Военачальник отшатнулся.
— Я знаю, вы, жрецы, владеете тайной магией… знаю про убийц Рихмера… и знаю, что смерть неугодных будет объявлена волей богов… И потому я здесь не один! — Он сделал знак рукой, и Хуфтор, стоявший рядом, попятился к вратам святилища. Стиснув рукоять секиры и не спуская глаз с Софры и Рихмера, Хоремджет спросил: — Скажи-ка, чезу колесничих, что ты видишь? Может, кто-то прячется за пилонами? Или у подножия стен?
— Прячется, — подтвердил Хуфтор. — Похоже, тут Унофра с тремя сотнями своих лучников.
— А кто такие эти лучники? — снова спросил Хоремджет, отступая к вратам и лестнице.
— Наемники хик’со из Хетуарета. Там поклоняются Сетху и не очень любят Амона и его жрецов. Могут передавить их как блох в собачье шкуре… Если позволишь.
— Не позволю. Пока!
Быстро повернувшись, военачальник, сопровождаемый Хуфтором, сбежал по ступеням и исчез за каменной громадой ближнего пилона.
Софра скрипнул зубами. Несколько секунд он стоял, вытянув шею и запрокинув лицо к потолку, расписанному золотыми звездами, стараясь унять бушевавшую ярость. Постепенно черты его разгладились, исчезли резкие морщины у рта и алые пятна на щеках; теперь у него был вид человека, принявшего важное решение. Голос его тоже звучал почти спокойно.
— Рихмер!
— Слушаю твой зов, великий господин.
— Рихмер!
— Слушаю твой зов, великий господин.
— Отправишь гонца с посланием в Дом Радости.

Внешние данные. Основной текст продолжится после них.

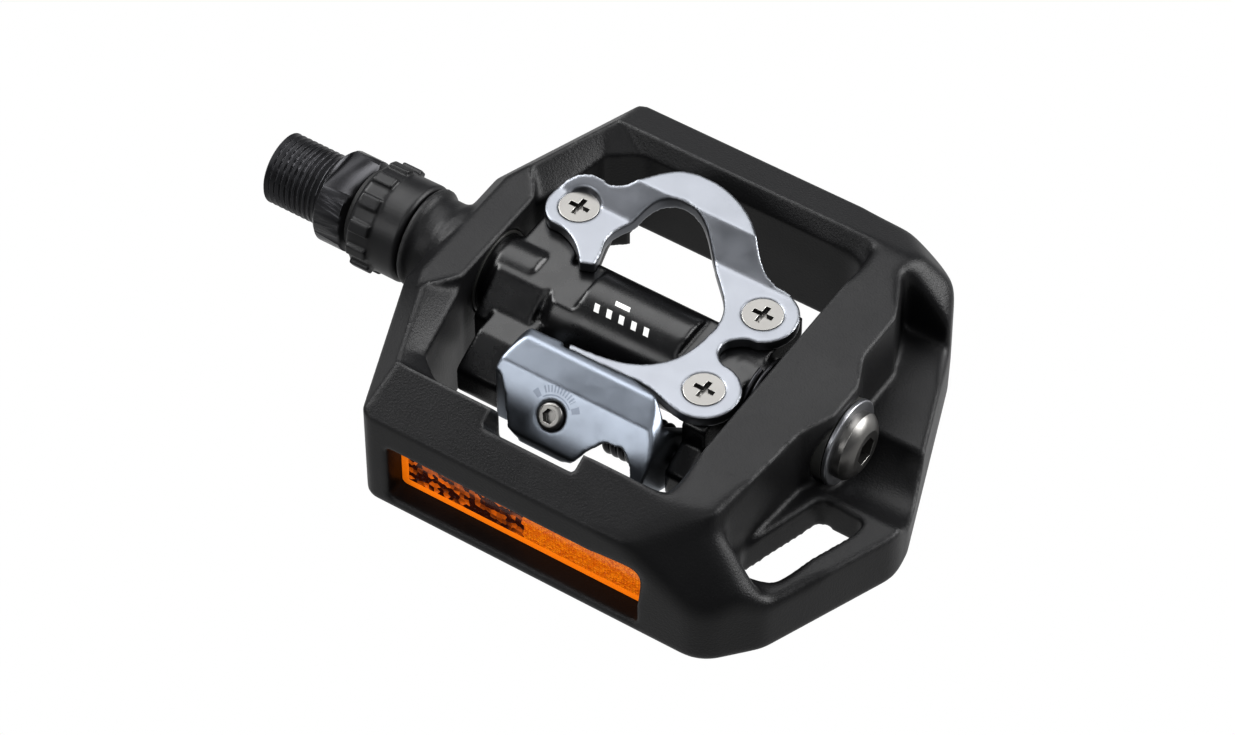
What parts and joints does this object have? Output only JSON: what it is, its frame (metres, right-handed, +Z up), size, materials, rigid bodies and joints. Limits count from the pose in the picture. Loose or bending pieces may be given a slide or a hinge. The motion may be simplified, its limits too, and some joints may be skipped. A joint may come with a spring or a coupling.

— Как повелишь, господин. И что должно быть сказано в этом послании?
— Время раздумий кончилось, и пора решиться. Только эти слова. Так, чтобы стало ясно: других посланий не будет.
— А если не будет и решения?
— Тогда она умрет, и умрет пер’о. Каждый — своей смертью. Женщины любят лакомства, сладкие пирожки, и потому страдают животом, а пер’о… — Лоб Софры пошел складками, лицо стало задумчивым, словно он выбирал, какой пирог отведать, с изюмом или с орехами. — Сирийскому ублюдку нравится гонять на колеснице. Опасное занятие! Вдруг упадет и сломает шею!